Ending a valiant – but ultimately unsuccessful – struggle over many years to avoid bankruptcy, American Airlines’ parent company AMR Corp filed for a Chapter 11 bankruptcy this morning.
This was something that was becoming increasingly obvious AA would need to do, and depending on your perspective, you could even criticize the airline for being too slow to recognize the inevitability of the move and operating with over-the-odds costs – particularly its labor costs, for too long, destroying shareholder value in the process.
All American’s major competitors have cycled through bankruptcy at least once over the last decade, leaving AA with what was an $800 million a year extra burden in terms of its labor costs compared to the other dinosaur airlines, and being the only major airline that still funds its employee pensions.
The airline had been expected to lose over $1 billion this year. We recently reported on airline financial results for the third quarter which showed all other major carriers making profits for the quarter of up to $773 million, while American was showing a $162 million loss (which was actually one of its better quarterly results). American has now lost money for eight of the last ten years.
Note that this bankruptcy is NOT about fuel costs, even though AA has included reference to fuel costs in its public statements. All airlines pay very similar amounts for fuel, and a Chapter 11 filing won’t enable AA to adjust or reduce its fuel costs.
AA Truly is Bankrupt and Announces a Strange Promotion
There’s another interesting thing in AA’s filing. They disclose assets totaling $24.7 billion and liabilities totaling $29.6 billion. Although the airline has $4.1 billion of cash in hand (which is included in the $24.7 billion total asset figure), the simple reality is that it owes more than it is worth overall.
Add its negative net worth to its ongoing losses and projected future losses, and one wonders just how close to violating business rules that require companies not to continue business if they are in situations such the airline ended up in – a situation where there was no realistic expectation of being able to trade their way out of temporary difficulties. Are any of the airline’s directors and corporate officers getting close to incurring personal liability for AA’s losses and the money it owes to creditors and is unlikely to ever pay?
While such issues are sometimes a threat and concern for small business owners who might be faced with a failed business owing a few hundred thousand dollars; somehow, when it is a huge public listed company and owes billions of dollars, there is no longer as much concern.
Talking about corporate officers, CEO Gerard Arpey announced at the same time his intention to ‘retire’ and the company has already appointed a new CEO, Tom Horton.
Who is Horton? Until today he was AA’s President with responsibility for, inter alia, finance and planning. Prior to that position in 2010, he served for four years as the airline’s EVP Finance and Planning and CFO.

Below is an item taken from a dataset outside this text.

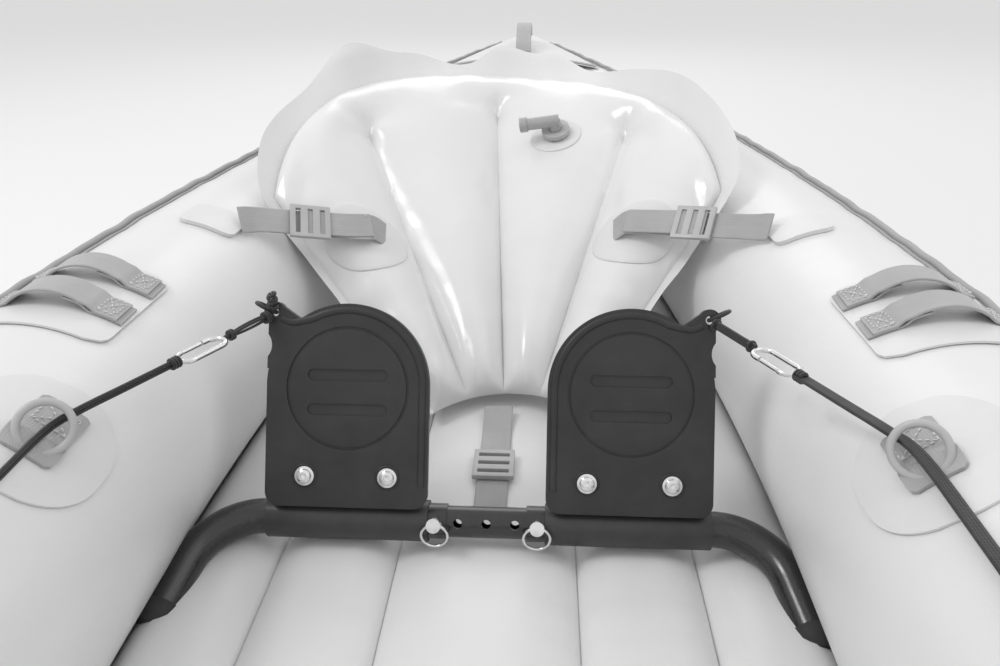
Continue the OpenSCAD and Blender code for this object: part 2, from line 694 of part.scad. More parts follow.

In other words, the man who oversaw AA’s decline to the point that it today has a $4.9 billion negative net worth and declared bankruptcy is the man who has now been promoted to lead the airline out of the bankruptcy that occurred on his watch.
As I said immediately above, clearly different rules apply to big companies than to small ones.
What the AA Bankruptcy Means to Us as Passengers
The airline went to great pains to assure passengers that it will be ‘business as usual’ for passengers, and this is very much as we would expect, based on other airline bankruptcies in the past.
In their official bankruptcy announcement, AA says :
… throughout the Chapter 11 process, American and American Eagle expect to continue to:
- Provide safe and reliable service;
- Fly normal schedules;
- Honor tickets and reservations, and make exchanges and refunds as usual;
- Fully maintain AAdvantage frequent flyer and other customer service programs, and ensure all AAdvantage miles and elites status earned by members remain secure and intact;
- Provide Admirals Club access and similar amenities to members and eligible customers;
- Remain an integral member of the oneworld® alliance, of which American is a founding member, and continue its codeshare partnerships;
- Provide employee wages, healthcare coverage, vacation, and other benefits, without interruption;
- Pay suppliers for goods and services received during the reorganization process.
So there’s little cause for concern for us as passengers, at least in the immediate short term.
We had earlier written about a possible AA bankruptcy back in October, and those comments remain accurate and relevant now.